Write each line out again exactly as written.

### Material provided:
-=-=-
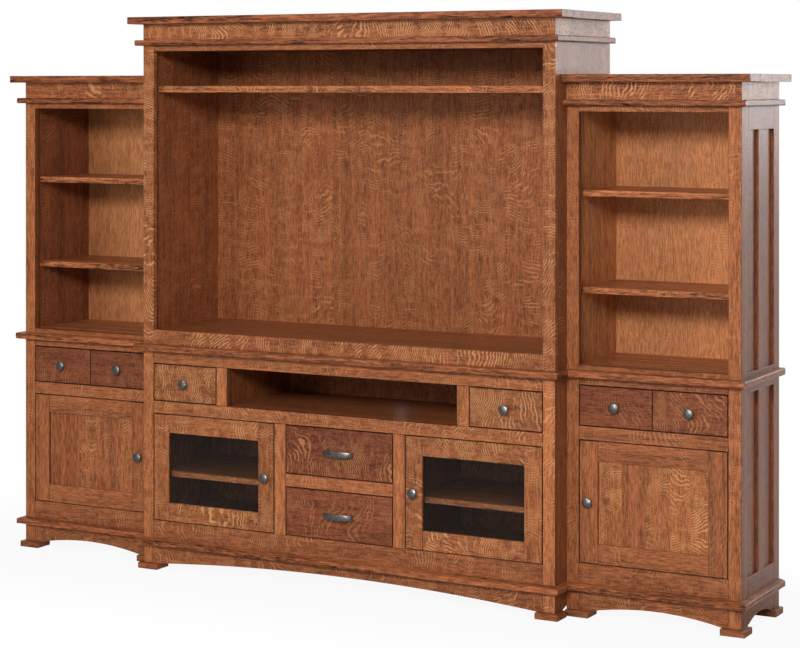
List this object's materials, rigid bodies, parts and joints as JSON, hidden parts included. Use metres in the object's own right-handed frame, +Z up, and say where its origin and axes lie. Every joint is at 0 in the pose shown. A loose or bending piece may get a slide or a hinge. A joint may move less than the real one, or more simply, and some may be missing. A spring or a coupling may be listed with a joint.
{
  "type": "entertainment center",
  "caption": "Oak entertainment wall: console with glass doors and drawers, open television hutch above it and a set-back bookcase pier on each side, with cornices, arched aprons and block feet.",
  "frame": {"origin": "on the floor, under the middle of the overall bounding box", "axes": "+X to the viewer's right, -Y out of the front, +Z up"},
  "size_m": [3.049, 0.518, 2.0745],
  "materials": {
    "frame_oak": "quartersawn white oak, reddish brown stain, satin lacquer",
    "case_oak": "oak boards, reddish brown stain, satin lacquer",
    "front_oak": "figured quartersawn oak with pale ray flecks, satin lacquer",
    "moulding_oak": "straight-grained oak, reddish brown stain, satin lacquer",
    "back_oak": "oak veneered panel, stained, low sheen",
    "drawer_wood": "clear finished maple",
    "pewter": "cast metal with an antique pewter finish",
    "pin_steel": "bright turned steel",
    "door_glass": "clear float glass"
  },
  "bodies": {
    "cabinet": {"console_face_frame": "frame_oak", "console_case": "case_oak", "console_top": "moulding_oak", "console_back": "back_oak", "console_base_moulding": "moulding_oak", "hutch_face_frame": "frame_oak", "hutch_case": "case_oak", "hutch_back": "back_oak", "hutch_cornice": "moulding_oak", "left_pier_case": "frame_oak", "left_pier_shelf": "case_oak", "left_pier_waist_moulding": "moulding_oak", "left_pier_base_moulding": "moulding_oak", "left_pier_cornice": "moulding_oak", "right_pier_case": "frame_oak", "right_pier_shelf": "case_oak", "right_pier_waist_moulding": "moulding_oak", "right_pier_base_moulding": "moulding_oak", "right_pier_cornice": "moulding_oak", "left_glass_door_lower_pin": "pin_steel", "left_glass_door_upper_pin": "pin_steel", "right_glass_door_lower_pin": "pin_steel", "right_glass_door_upper_pin": "pin_steel", "left_pier_door_lower_pin": "pin_steel", "left_pier_door_upper_pin": "pin_steel", "right_pier_door_lower_pin": "pin_steel", "right_pier_door_upper_pin": "pin_steel"},
    "small_drawer_left": {"small_drawer_left_front": "front_oak", "small_drawer_left_box": "drawer_wood", "small_drawer_left_knob": "pewter"},
    "small_drawer_right": {"small_drawer_right_front": "front_oak", "small_drawer_right_box": "drawer_wood", "small_drawer_right_knob": "pewter"},
    "centre_drawer_upper": {"centre_drawer_upper_front": "front_oak", "centre_drawer_upper_box": "drawer_wood", "centre_drawer_upper_pull": "pewter"},
    "centre_drawer_lower": {"centre_drawer_lower_front": "front_oak", "centre_drawer_lower_box": "drawer_wood", "centre_drawer_lower_pull": "pewter"},
    "left_pier_drawer": {"left_pier_drawer_front": "front_oak", "left_pier_drawer_box": "drawer_wood", "left_pier_drawer_left_knob": "pewter", "left_pier_drawer_right_knob": "pewter"},
    "right_pier_drawer": {"right_pier_drawer_front": "front_oak", "right_pier_drawer_box": "drawer_wood", "right_pier_drawer_left_knob": "pewter", "right_pier_drawer_right_knob": "pewter"},
    "left_glass_door": {"left_glass_door_frame": "front_oak", "left_glass_door_pane": "door_glass", "left_glass_door_knob": "pewter"},
    "right_glass_door": {"right_glass_door_frame": "front_oak", "right_glass_door_pane": "door_glass", "right_glass_door_knob": "pewter"},
    "left_pier_door": {"left_pier_door_frame": "frame_oak", "left_pier_door_panel": "front_oak", "left_pier_door_knob": "pewter"},
    "right_pier_door": {"right_pier_door_frame": "frame_oak", "right_pier_door_panel": "front_oak", "right_pier_door_knob": "pewter"}
  },
  "joints": [
    {"name": "small_drawer_left_slide", "type": "slide", "parent": "cabinet", "child": "small_drawer_left", "axis": [0, -1, 0], "range_m": [0, 0.3]},
    {"name": "small_drawer_right_slide", "type": "slide", "parent": "cabinet", "child": "small_drawer_right", "axis": [0, -1, 0], "range_m": [0, 0.3]},
    {"name": "centre_drawer_upper_slide", "type": "slide", "parent": "cabinet", "child": "centre_drawer_upper", "axis": [0, -1, 0], "range_m": [0, 0.3]},
    {"name": "centre_drawer_lower_slide", "type": "slide", "parent": "cabinet", "child": "centre_drawer_lower", "axis": [0, -1, 0], "range_m": [0, 0.3]},
    {"name": "left_pier_drawer_slide", "type": "slide", "parent": "cabinet", "child": "left_pier_drawer", "axis": [0, -1, 0], "range_m": [0, 0.24]},
    {"name": "right_pier_drawer_slide", "type": "slide", "parent": "cabinet", "child": "right_pier_drawer", "axis": [0, -1, 0], "range_m": [0, 0.24]},
    {"name": "left_glass_door_hinge", "type": "hinge", "parent": "cabinet", "child": "left_glass_door", "pos_m": [-0.7965, -0.211, 0.3855], "axis": [0, 0, -1], "range_deg": [0, 110]},
    {"name": "right_glass_door_hinge", "type": "hinge", "parent": "cabinet", "child": "right_glass_door", "pos_m": [0.7965, -0.211, 0.3855], "axis": [0, 0, 1], "range_deg": [0, 110]},
    {"name": "left_pier_door_hinge", "type": "hinge", "parent": "cabinet", "child": "left_pier_door", "pos_m": [-1.427, -0.119, 0.3955], "axis": [0, 0, -1], "range_deg": [0, 110]},
    {"name": "right_pier_door_hinge", "type": "hinge", "parent": "cabinet", "child": "right_pier_door", "pos_m": [1.427, -0.119, 0.3955], "axis": [0, 0, 1], "range_deg": [0, 110]}
  ]
}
-=-=-
### Output for this exercise:
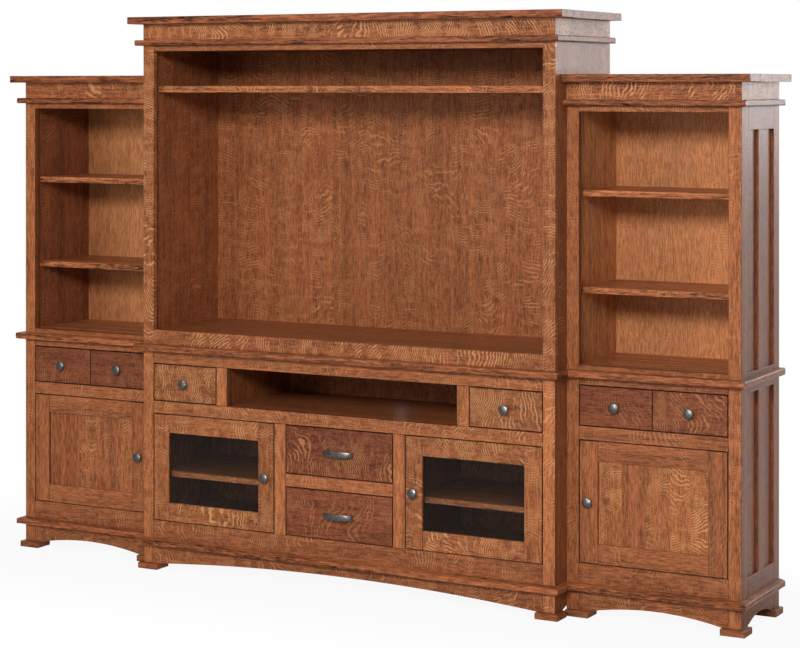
List this object's materials, rigid bodies, parts and joints as JSON, hidden parts included. Use metres in the object's own right-handed frame, +Z up, and say where its origin and axes lie. Every joint is at 0 in the pose shown. A loose or bending piece may get a slide or a hinge. A joint may move less than the real one, or more simply, and some may be missing. A spring or a coupling may be listed with a joint.
{
  "type": "entertainment center",
  "caption": "Oak entertainment wall: console with glass doors and drawers, open television hutch above it and a set-back bookcase pier on each side, with cornices, arched aprons and block feet.",
  "frame": {"origin": "on the floor, under the middle of the overall bounding box", "axes": "+X to the viewer's right, -Y out of the front, +Z up"},
  "size_m": [3.049, 0.518, 2.0745],
  "materials": {
    "frame_oak": "quartersawn white oak, reddish brown stain, satin lacquer",
    "case_oak": "oak boards, reddish brown stain, satin lacquer",
    "front_oak": "figured quartersawn oak with pale ray flecks, satin lacquer",
    "moulding_oak": "straight-grained oak, reddish brown stain, satin lacquer",
    "back_oak": "oak veneered panel, stained, low sheen",
    "drawer_wood": "clear finished maple",
    "pewter": "cast metal with an antique pewter finish",
    "pin_steel": "bright turned steel",
    "door_glass": "clear float glass"
  },
  "bodies": {
    "cabinet": {"console_face_frame": "frame_oak", "console_case": "case_oak", "console_top": "moulding_oak", "console_back": "back_oak", "console_base_moulding": "moulding_oak", "hutch_face_frame": "frame_oak", "hutch_case": "case_oak", "hutch_back": "back_oak", "hutch_cornice": "moulding_oak", "left_pier_case": "frame_oak", "left_pier_shelf": "case_oak", "left_pier_waist_moulding": "moulding_oak", "left_pier_base_moulding": "moulding_oak", "left_pier_cornice": "moulding_oak", "right_pier_case": "frame_oak", "right_pier_shelf": "case_oak", "right_pier_waist_moulding": "moulding_oak", "right_pier_base_moulding": "moulding_oak", "right_pier_cornice": "moulding_oak", "left_glass_door_lower_pin": "pin_steel", "left_glass_door_upper_pin": "pin_steel", "right_glass_door_lower_pin": "pin_steel", "right_glass_door_upper_pin": "pin_steel", "left_pier_door_lower_pin": "pin_steel", "left_pier_door_upper_pin": "pin_steel", "right_pier_door_lower_pin": "pin_steel", "right_pier_door_upper_pin": "pin_steel"},
    "small_drawer_left": {"small_drawer_left_front": "front_oak", "small_drawer_left_box": "drawer_wood", "small_drawer_left_knob": "pewter"},
    "small_drawer_right": {"small_drawer_right_front": "front_oak", "small_drawer_right_box": "drawer_wood", "small_drawer_right_knob": "pewter"},
    "centre_drawer_upper": {"centre_drawer_upper_front": "front_oak", "centre_drawer_upper_box": "drawer_wood", "centre_drawer_upper_pull": "pewter"},
    "centre_drawer_lower": {"centre_drawer_lower_front": "front_oak", "centre_drawer_lower_box": "drawer_wood", "centre_drawer_lower_pull": "pewter"},
    "left_pier_drawer": {"left_pier_drawer_front": "front_oak", "left_pier_drawer_box": "drawer_wood", "left_pier_drawer_left_knob": "pewter", "left_pier_drawer_right_knob": "pewter"},
    "right_pier_drawer": {"right_pier_drawer_front": "front_oak", "right_pier_drawer_box": "drawer_wood", "right_pier_drawer_left_knob": "pewter", "right_pier_drawer_right_knob": "pewter"},
    "left_glass_door": {"left_glass_door_frame": "front_oak", "left_glass_door_pane": "door_glass", "left_glass_door_knob": "pewter"},
    "right_glass_door": {"right_glass_door_frame": "front_oak", "right_glass_door_pane": "door_glass", "right_glass_door_knob": "pewter"},
    "left_pier_door": {"left_pier_door_frame": "frame_oak", "left_pier_door_panel": "front_oak", "left_pier_door_knob": "pewter"},
    "right_pier_door": {"right_pier_door_frame": "frame_oak", "right_pier_door_panel": "front_oak", "right_pier_door_knob": "pewter"}
  },
  "joints": [
    {"name": "small_drawer_left_slide", "type": "slide", "parent": "cabinet", "child": "small_drawer_left", "axis": [0, -1, 0], "range_m": [0, 0.3]},
    {"name": "small_drawer_right_slide", "type": "slide", "parent": "cabinet", "child": "small_drawer_right", "axis": [0, -1, 0], "range_m": [0, 0.3]},
    {"name": "centre_drawer_upper_slide", "type": "slide", "parent": "cabinet", "child": "centre_drawer_upper", "axis": [0, -1, 0], "range_m": [0, 0.3]},
    {"name": "centre_drawer_lower_slide", "type": "slide", "parent": "cabinet", "child": "centre_drawer_lower", "axis": [0, -1, 0], "range_m": [0, 0.3]},
    {"name": "left_pier_drawer_slide", "type": "slide", "parent": "cabinet", "child": "left_pier_drawer", "axis": [0, -1, 0], "range_m": [0, 0.24]},
    {"name": "right_pier_drawer_slide", "type": "slide", "parent": "cabinet", "child": "right_pier_drawer", "axis": [0, -1, 0], "range_m": [0, 0.24]},
    {"name": "left_glass_door_hinge", "type": "hinge", "parent": "cabinet", "child": "left_glass_door", "pos_m": [-0.7965, -0.211, 0.3855], "axis": [0, 0, -1], "range_deg": [0, 110]},
    {"name": "right_glass_door_hinge", "type": "hinge", "parent": "cabinet", "child": "right_glass_door", "pos_m": [0.7965, -0.211, 0.3855], "axis": [0, 0, 1], "range_deg": [0, 110]},
    {"name": "left_pier_door_hinge", "type": "hinge", "parent": "cabinet", "child": "left_pier_door", "pos_m": [-1.427, -0.119, 0.3955], "axis": [0, 0, -1], "range_deg": [0, 110]},
    {"name": "right_pier_door_hinge", "type": "hinge", "parent": "cabinet", "child": "right_pier_door", "pos_m": [1.427, -0.119, 0.3955], "axis": [0, 0, 1], "range_deg": [0, 110]}
  ]
}